**Dataset section**
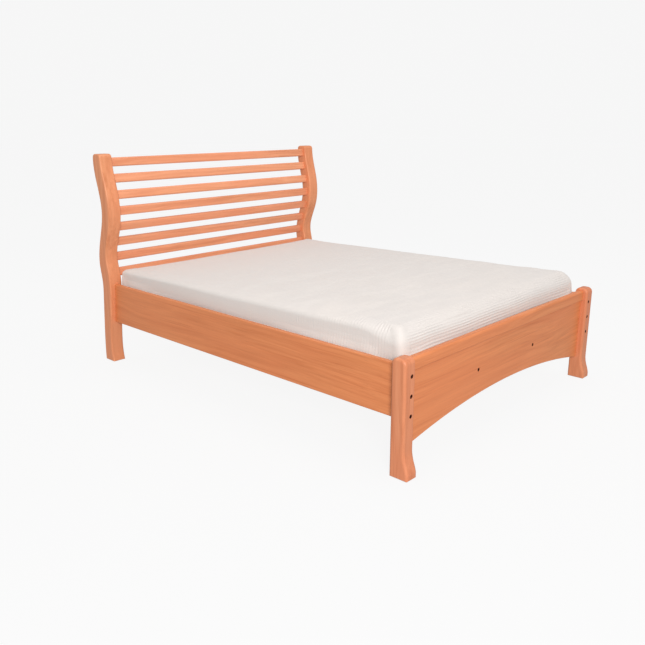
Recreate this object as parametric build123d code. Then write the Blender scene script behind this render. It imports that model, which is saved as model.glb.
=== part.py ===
from build123d import *
import math
import os

# Slatted sleigh-style bed with its mattress, modelled in millimetres.
# +Z is up, +Y points from the foot of the bed to the head, and +X to the right
# for somebody who stands at the foot and looks at the headboard.
# The origin is on the floor, under the middle of the whole bed.

os.makedirs("parts", exist_ok=True)

# ---------------------------------------------------------------- overall
BED_WIDTH = 1662.0
BED_LENGTH = 2234.0
BED_HEIGHT = 1194.0
FOOT_Y = -BED_LENGTH / 2
POST_OUTER_X = BED_WIDTH / 2

# ---------------------------------------------------------------- foot posts
FOOT_POST_WIDTH = 67.0
FOOT_POST_HEIGHT = 501.0
FOOT_POST_FRONT = FOOT_Y + 22.0
FOOT_POST_BACK = FOOT_POST_FRONT + 70.0
FOOT_POST_INNER_X = POST_OUTER_X - FOOT_POST_WIDTH
FOOT_POST_CROWN = 26.0
FOOT_FLARE_START = 122.0
FOOT_FLARE_MIDDLE = (FOOT_Y + 11.0, 62.0)
FOOT_FLARE_END = 24.0

# ---------------------------------------------------------------- head posts
HEAD_POST_WIDTH = 78.0
HEAD_POST_INNER_X = POST_OUTER_X - HEAD_POST_WIDTH
HEAD_POST_CROWN = 20.0
# (height, depth position) along the front and back edges of the wave
HEAD_POST_FRONT_EDGE = [
    (0, 1028), (45, 1037), (120, 1038), (280, 1020), (465, 1000), (535, 1006),
    (612, 1020), (715, 995), (805, 960), (895, 949), (975, 957), (1080, 983), (1194, 996),
]
HEAD_POST_BACK_EDGE = [
    (0, 1117), (90, 1115), (240, 1102), (385, 1087), (480, 1083), (575, 1098),
    (660, 1089), (740, 1064), (810, 1040), (893, 1027), (975, 1038), (1060, 1060), (1194, 1069),
]

# ---------------------------------------------------------------- edge rounding
HEAD_POST_EDGE = 9.0
FOOT_POST_EDGE = 12.0
RAIL_EDGE = 4.0
SLAT_EDGE = 8.0
POST_BASE_CHAMFER = 4.0

# ---------------------------------------------------------------- headboard slats
HEAD_SLAT_COUNT = 8
HEAD_SLAT_TALL = 49.0
HEAD_SLAT_THICK = 24.0
HEAD_SLAT_TOP_Z = 1148.0
HEAD_SLAT_PITCH = 88.7
HEAD_SLAT_HOUSING = 12.0
HEAD_SLAT_LEAN_REACH = 20.0
HEAD_RAIL_Z = (246.0, 416.0)
HEAD_RAIL_Y = (1040.0, 1065.0)
HEAD_RAIL_HOUSING = 18.0

# ---------------------------------------------------------------- footboard
PANEL_THICK = 25.0
PANEL_FRONT = FOOT_POST_FRONT + 32.0
PANEL_BACK = PANEL_FRONT + PANEL_THICK
PANEL_TOP_Z = 436.0
PANEL_HOUSING = 14.0
PANEL_TRIM = 30.0
ARCH_CROWN_Z = 198.0
ARCH_RADIUS = 3640.0
ARCH_CHAMFER = 2.5
CAP_TOP_Z = 487.0
CAP_FRONT = PANEL_FRONT - 10.0
CAP_BACK = PANEL_BACK + 4.0
CAP_EDGE = 13.0
CAP_LOWER_EDGE = 3.0

# ---------------------------------------------------------------- side rails
RAIL_OUTER_X = 801.0
RAIL_THICK = 25.0
RAIL_INNER_X = RAIL_OUTER_X - RAIL_THICK
RAIL_CENTRE_X = RAIL_OUTER_X - RAIL_THICK / 2
RAIL_Z = (240.0, 466.0)
RAIL_HEAD_END = 1026.0
RAIL_HOUSED_FROM = 900.0

# ---------------------------------------------------------------- slat support
SUPPORT_Z = 336.0
CLEAT_WIDE = 25.0
CLEAT_TALL = 30.0
CLEAT_Y = (-1020.0, 1000.0)
CLEAT_SCREWS = 7
CLEAT_SCREW_INSET = 60.0
CLEAT_SCREW_DROP = 19.0
BEAM_X = 248.0
BEAM_WIDE = 40.0
BEAM_TALL = 60.0
LEG_SIDE = 45.0
LEG_BOTTOM_Z = 14.0
GLIDE_PAD_R = 16.0
GLIDE_PAD_THICK = 10.0
GLIDE_COLLAR_R = 8.0
GLIDE_STEM_LENGTH = 50.0
BED_SLAT_COUNT = 13
BED_SLAT_WIDE = 70.0
BED_SLAT_THICK = 20.0
BED_SLAT_HALF_LENGTH = RAIL_INNER_X - 2.0
BED_SLAT_END_Y = 960.0
BED_SLAT_EDGE = 3.0

# ---------------------------------------------------------------- fasteners
BOLT_Z = (262.0, 345.0, 427.0)
BEAM_BOLT_Z = 306.0
BOLT_SHANK_R = 4.0
BOLT_HOLE_R = 4.25
BOLT_HOLE_REACH = 12.0
BOLT_HEAD_R = 8.3
BOLT_HEAD_THICK = 3.5
COUNTERBORE_R = 8.8
COUNTERBORE_DEPTH = 4.0
COUNTERBORE_REACH = 30.0
HEX_SOCKET = 5.0
HEX_SOCKET_DEPTH = 3.0
FOOT_BOLT_LENGTH = 118.0
HEAD_BOLT_LENGTH = 106.0
HEAD_BOLT_SEAT_Y = 1078.0
BEAM_BOLT_LENGTH = 75.0
BEAM_BOLT_HOLE = 60.0
NUT_R = 6.0
NUT_LENGTH = 20.0
NUT_SETBACK = 45.0
DOWEL_R = 4.0
DOWEL_LENGTH = 40.0
DOWEL_Z = (303.0, 386.0)
SCREW_SHANK_R = 2.0
SCREW_HEAD_R = 4.2
SCREW_HEAD_THICK = 2.6
CLEAT_SCREW_LENGTH = 42.0
SLAT_SCREW_LENGTH = 36.0
SCREW_TIP = 4.0
SCREW_TIP_R = 0.4
STUD_LENGTH = 80.0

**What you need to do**
Return the lines above precisely as they appear, beginning at the first line and ending at the line with "FOOT_FLARE_END = 24.0", and nothing after it.

**Answer to the problem**
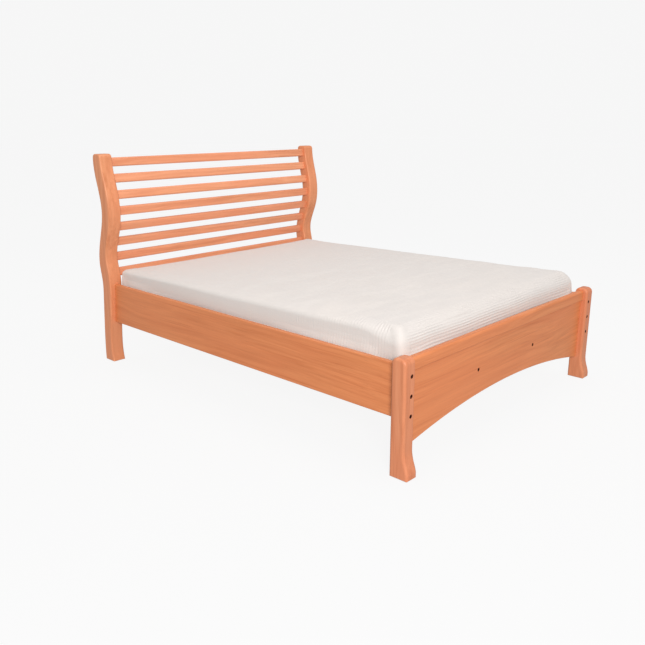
Recreate this object as parametric build123d code. Then write the Blender scene script behind this render. It imports that model, which is saved as model.glb.
=== part.py ===
from build123d import *
import math
import os

# Slatted sleigh-style bed with its mattress, modelled in millimetres.
# +Z is up, +Y points from the foot of the bed to the head, and +X to the right
# for somebody who stands at the foot and looks at the headboard.
# The origin is on the floor, under the middle of the whole bed.

os.makedirs("parts", exist_ok=True)

# ---------------------------------------------------------------- overall
BED_WIDTH = 1662.0
BED_LENGTH = 2234.0
BED_HEIGHT = 1194.0
FOOT_Y = -BED_LENGTH / 2
POST_OUTER_X = BED_WIDTH / 2

# ---------------------------------------------------------------- foot posts
FOOT_POST_WIDTH = 67.0
FOOT_POST_HEIGHT = 501.0
FOOT_POST_FRONT = FOOT_Y + 22.0
FOOT_POST_BACK = FOOT_POST_FRONT + 70.0
FOOT_POST_INNER_X = POST_OUTER_X - FOOT_POST_WIDTH
FOOT_POST_CROWN = 26.0
FOOT_FLARE_START = 122.0
FOOT_FLARE_MIDDLE = (FOOT_Y + 11.0, 62.0)
FOOT_FLARE_END = 24.0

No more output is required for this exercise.